In a speech to Congress earlier this month, he outlined plans to slash the EPA’s budget. He has also pledged to reinvigorate the coal industry, and the Republican-controlled House has already rolled back an Obama-era regulation that prevented coal companies dumping their waste in rivers.
China leading the climate race
The irony is that while Trump may believe that the emissions targets agreed upon in Paris would weaken the US economy, particularly against China, the reverse is actually closer to the truth.
As my colleague Ben Habib recently argued, China now leads the world in renewable energy investment, a trend that will see it dominate the market in the decades to come. The Paris targets are one way that other countries can similarly encourage clean energy investment.
Meanwhile, China’s plans to move away from its heavy use of coal-fired electricity generation means the price of coal will continue to fall, making America’s cherished coal industry less profitable and exacerbating the economic and social costs to coal mining communities. With many analysts warning of a potential “carbon bubble”, Trump is in danger of backing the wrong horse.
The Chinese government’s desire to move away from fossil fuels is driven partly by serious domestic pollution and health issues. Instead of cutting research funds, the US should pay similar attention to the health of its own citizens.
The Pentagon has repeatedly warned that climate change is a threat to global security that will make existing challenges even harder to deal with.
Competition over scarce resources such as food and water have already contributed to the civil war in Syria, and increasingly violent conflicts over food and farmland in the Horn of Africa. These conflicts have contributed to a growing mass migration crisis, and longer droughts and irregular rainfall in agricultural regions will impact global food prices.
People in the Pacific Islands will likely lose their homes to sea level rise, potentially adding further to the migration of refugees from around the world. Some of the poorest countries in the world, including the Philippines, Vietnam and Thailand, will also face the impacts of sea-level rise, yet lack the resources to adapt to the changing environment. More frequent and intense storms and extreme weather events such as cyclones will create humanitarian crises that will require an international response.

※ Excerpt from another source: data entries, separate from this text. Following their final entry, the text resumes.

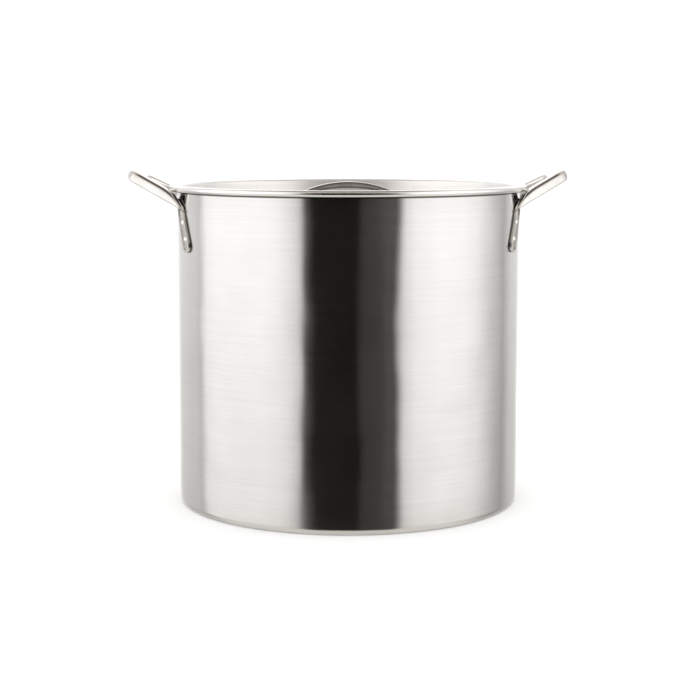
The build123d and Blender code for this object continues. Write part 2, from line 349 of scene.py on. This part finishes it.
# ---- Lid ----
# A recessed lid of the same sheet: a flat panel, a short wall, a rounded shoulder and an
# edge rolled down over the kettle's bead. It lifts straight off.
lid_low, lid_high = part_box("lid")
lid_sheet = 0.0008
lid_edge_radius = 0.0026
recess_clearance = 0.002
panel_turn = 0.006
shoulder_turn = 0.0025
panel_level = lid_low.z + lid_sheet / 2
shoulder_level = lid_high.z - lid_sheet / 2
edge_middle = lid_edge_radius - lid_sheet / 2
edge_centre = (lid_high.x - lid_edge_radius, lid_high.z - lid_edge_radius)
recess_radius = wall_radius - shell_sheet / 2 - recess_clearance - lid_sheet / 2
lid_line = [(0.0, panel_level), (recess_radius * 0.5, panel_level)]
lid_line += arc(
    (recess_radius - panel_turn, panel_level + panel_turn), panel_turn, -90, 90, 10
)
lid_line += arc(
    (recess_radius + shoulder_turn, shoulder_level - shoulder_turn), shoulder_turn, 180, -90, 8
)
lid_line += arc(edge_centre, edge_middle, 90, -150, 16)
nowhere = (-0.002, -0.001)
# Painted light: the lid's colours are set much lighter than the shell's, though it is the same
# sheet, to stand in for the light the lid catches.
lid_steel = brushed_steel(
    "brushed_lid",
    dark=(0.82, 0.81, 0.795),
    light=(0.98, 0.97, 0.955),
    inside=0.42,
    outside=0.26,
    border=recess_radius + shoulder_turn,
    dulling=0.14,
    anisotropy=0.5,
    ripple=0.0002,
    painted_dark=nowhere,
)
lid_section = sheet_section(lid_line, lid_sheet)
cover = turned("turned_lid", lid_section, steps_round, lid_steel)
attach(cover, "lift_off_lid")
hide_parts("lid")


# ---- Side handles ----
# Two pressings, each a hollow-backed loop that runs down into two legs on the wall. The
# sheet is polished bright, with fine scuffs from use.
# Near-black colour mixed in for painted shade on the handles and the strap, and for the
# handles' grey cut edges.
shade_and_edge_grey = (0.035, 0.03, 0.027)


def polished_steel(name, dark, light, roughness, shaping=None):
    """Bright pressed stainless with soft mottling and short scuffs.

    shaping takes x, y, z and gives (dark share, extra height, extra roughness); the dark
    share paints shade, and the handles' grey cut edges, into the colour."""
    material = bpy.data.materials.new(name)
    material.use_nodes = True
    material.node_tree.nodes.clear()
    start = Flow(material.node_tree)
    place = start.node("ShaderNodeTexCoord", {}, {}, "Object")
    inputs = {"Vector": place, "Scale": 90.0, "Detail": 4.0, "Roughness": 0.6}
    mottle = start.node("ShaderNodeTexNoise", {}, inputs, 0)
    inputs = {"Vector": place, "Scale": 900.0, "Detail": 2.0, "Distortion": 1.5}
    grain = start.node("ShaderNodeTexNoise", {}, inputs, 0)
    tone = mottle.within(0.3, 0.7) * 0.7 + grain.within(0.3, 0.7) * 0.3
    colours = {"Factor": tone, 6: (*dark, 1), 7: (*light, 1)}
    colour = start.node("ShaderNodeMix", {"data_type": "RGBA"}, colours, 2)
    height = mottle * 0.00008
    if shaping:
        apart = "ShaderNodeSeparateXYZ"
        parts = [start.node(apart, {}, {"Vector": place}, axis) for axis in "XYZ"]
        # Mixes the near-black colour into the base colour: painted shade, and grey cut edges
        # on the handles.
        painted_dark, extra, worn = shaping(*parts)
        colours = {"Factor": painted_dark, 6: colour, 7: (*shade_and_edge_grey, 1)}
        colour = start.node("ShaderNodeMix", {"data_type": "RGBA"}, colours, 2)
        height = height + extra
        roughness = worn + roughness
    soft = start.node("ShaderNodeBump", {}, {"Distance": 1.0, "Height": height})
    scuffed = {"Strength": 0.25, "Distance": 0.00001, "Height": grain, "Normal": soft}
    surface = {
        "Base Color": colour,
        "Metallic": 1.0,
        "Roughness": roughness + (mottle - 0.5) * 0.08 + (grain - 0.5) * 0.06,
        "Normal": start.node("ShaderNodeBump", {}, scuffed),
    }
    shader = start.node("ShaderNodeBsdfPrincipled", {}, surface)
    start.node("ShaderNodeOutputMaterial", {}, {"Surface": shader})
    return material


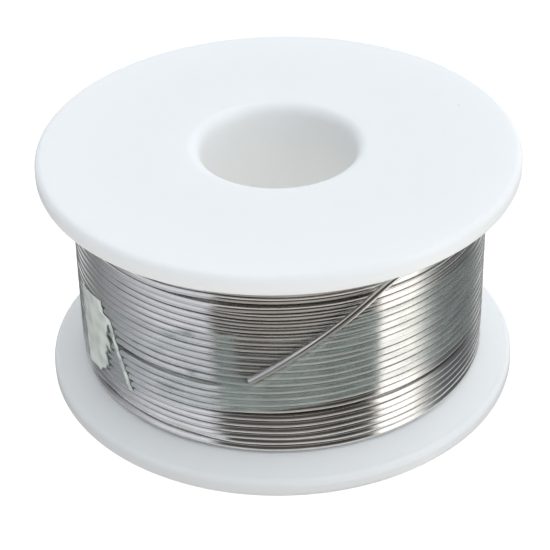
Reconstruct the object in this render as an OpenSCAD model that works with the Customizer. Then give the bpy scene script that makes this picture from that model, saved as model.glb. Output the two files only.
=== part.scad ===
// Spool of flux-cored solder wire: a white moulded reel in two halves, the wound
// wire, its free end and the clear tape that holds it.
// Millimetres, +Z up, origin at the centre of the base. Angles round the spool
// are counted from the front (-Y), positive towards +X.

/* [Reel] */
// Diameter of both flanges
flange_d = 56; // [50:0.5:80]
// Height over both flanges
reel_h = 29.5; // [27:0.5:50]
// Thickness of a flange at its rim
rim_t = 2.4; // [2:0.1:3.6]
// Rounding of a flange's rim corners
rim_round = 0.8; // [0.3:0.1:0.9]
// Extra thickness that a flange gains from its rim to the winding
root_extra = 0.9; // [0:0.1:1.2]
// Diameter of the spindle bore
bore_d = 18; // [10:0.5:20]
// Radius of the rounded mouth of the bore
mouth_r = 1.5; // [0.5:0.1:2]
// Wall thickness of the hub tube
hub_wall = 2.4; // [1.8:0.1:4]
// Length of the spigot that joins the two halves
spigot_l = 6; // [3:0.5:9]

/* [Winding] */
// Diameter of the solder wire
wire_d = 0.8; // [0.6:0.1:1.2]
// Diameter of the rosin core inside the wire
flux_d = 0.3; // [0.2:0.05:0.4]
// How far the flanges stand out past the winding
bare_rim = 3.8; // [2:0.1:6]
// Turns drawn in the outer layer
outer_turns = 24; // [12:1:24]
// Clear gap between neighbouring turns as drawn
turn_gap = 0.45; // [0.42:0.01:0.5]
// Gap between the lower flange's root and the lowest outer turn
low_gap = 0.15; // [0.1:0.05:2]
// Gap between the upper flange's root and the last outer turn
top_gap = 0.4; // [0.1:0.05:1.5]

/* [Tape] */
// Width of the holding tape
tape_w = 10.4; // [6:0.1:12]
// Thickness of the tape
tape_t = 0.1; // [0.05:0.01:0.15]
// Depth of the tape's middle below the middle of the reel
tape_drop = 2.35; // [1.5:0.05:4]
// Tilt of the tape from the level
tape_tilt = 8.3; // [0:0.1:10]
// Angle round the spool at which the tape lies highest
tape_high_at = 44; // [0:1:90]
// Angle round the spool of the tape's outer end
tape_end_at = -52; // [-80:1:-30]
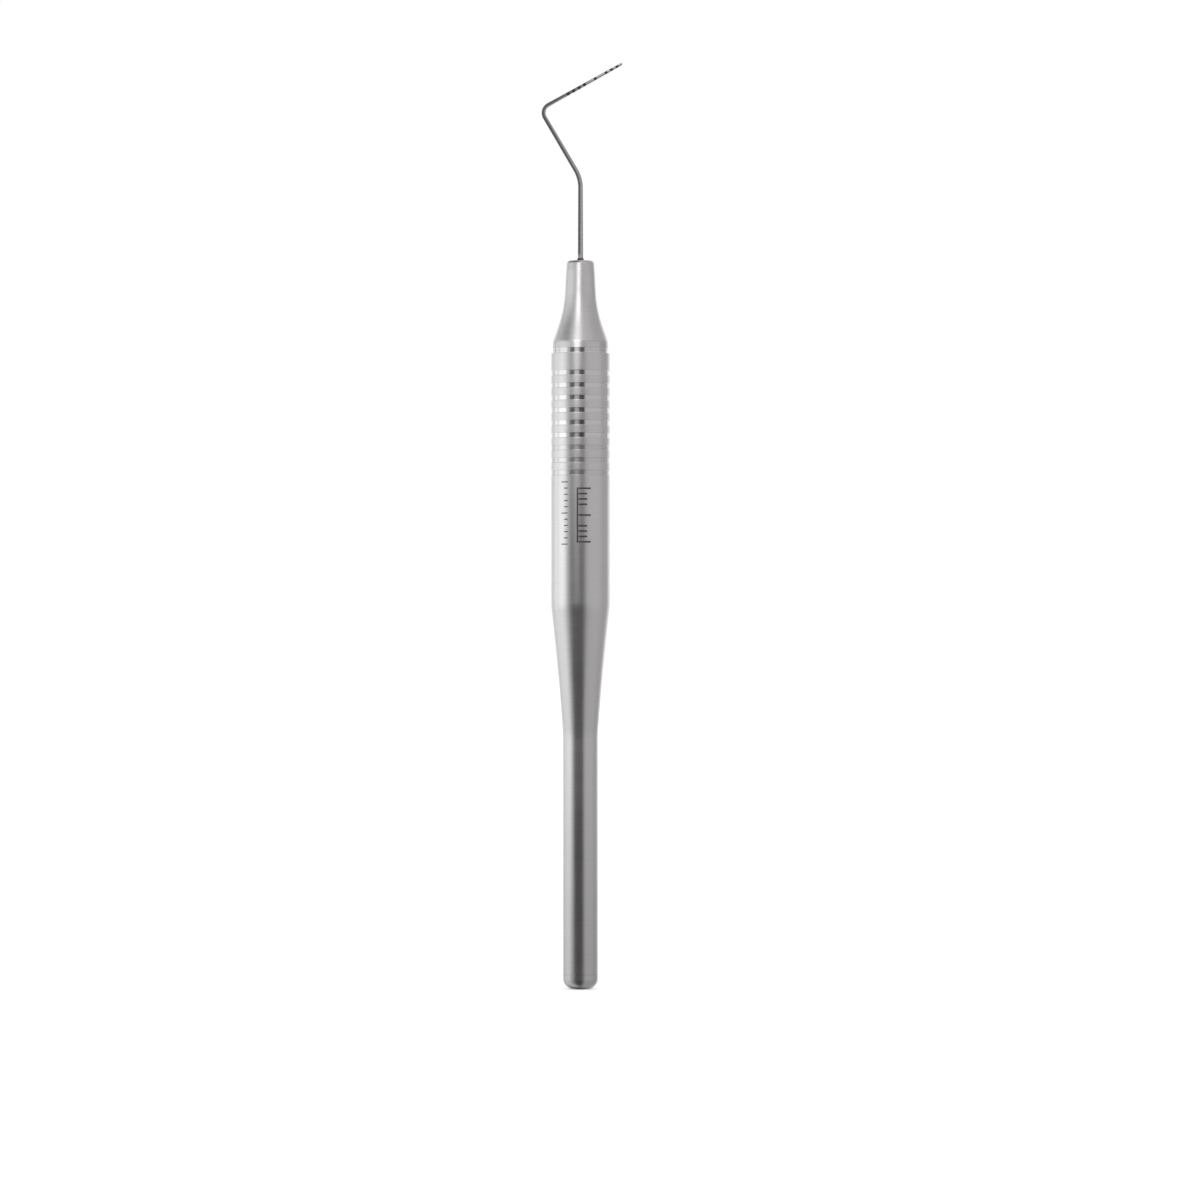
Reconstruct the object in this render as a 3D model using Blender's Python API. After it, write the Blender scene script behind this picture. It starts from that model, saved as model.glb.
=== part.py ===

Many of these crises will require an American response, whether through the provision of disaster relief and support, or through managing increased migration. When it comes to violent conflict as a result of climate-related tensions, it is likely that America would face immense global pressure to intervene.
It is clear that Trump has less appetite for international intervention than his predecessors. But nor does the White House appear to place any value on managing America’s own vulnerability to climate change.
If Trump’s climate policy takedown is successful, he may well find himself presiding over a country that is weakened economically, socially and politically, both at home and abroad.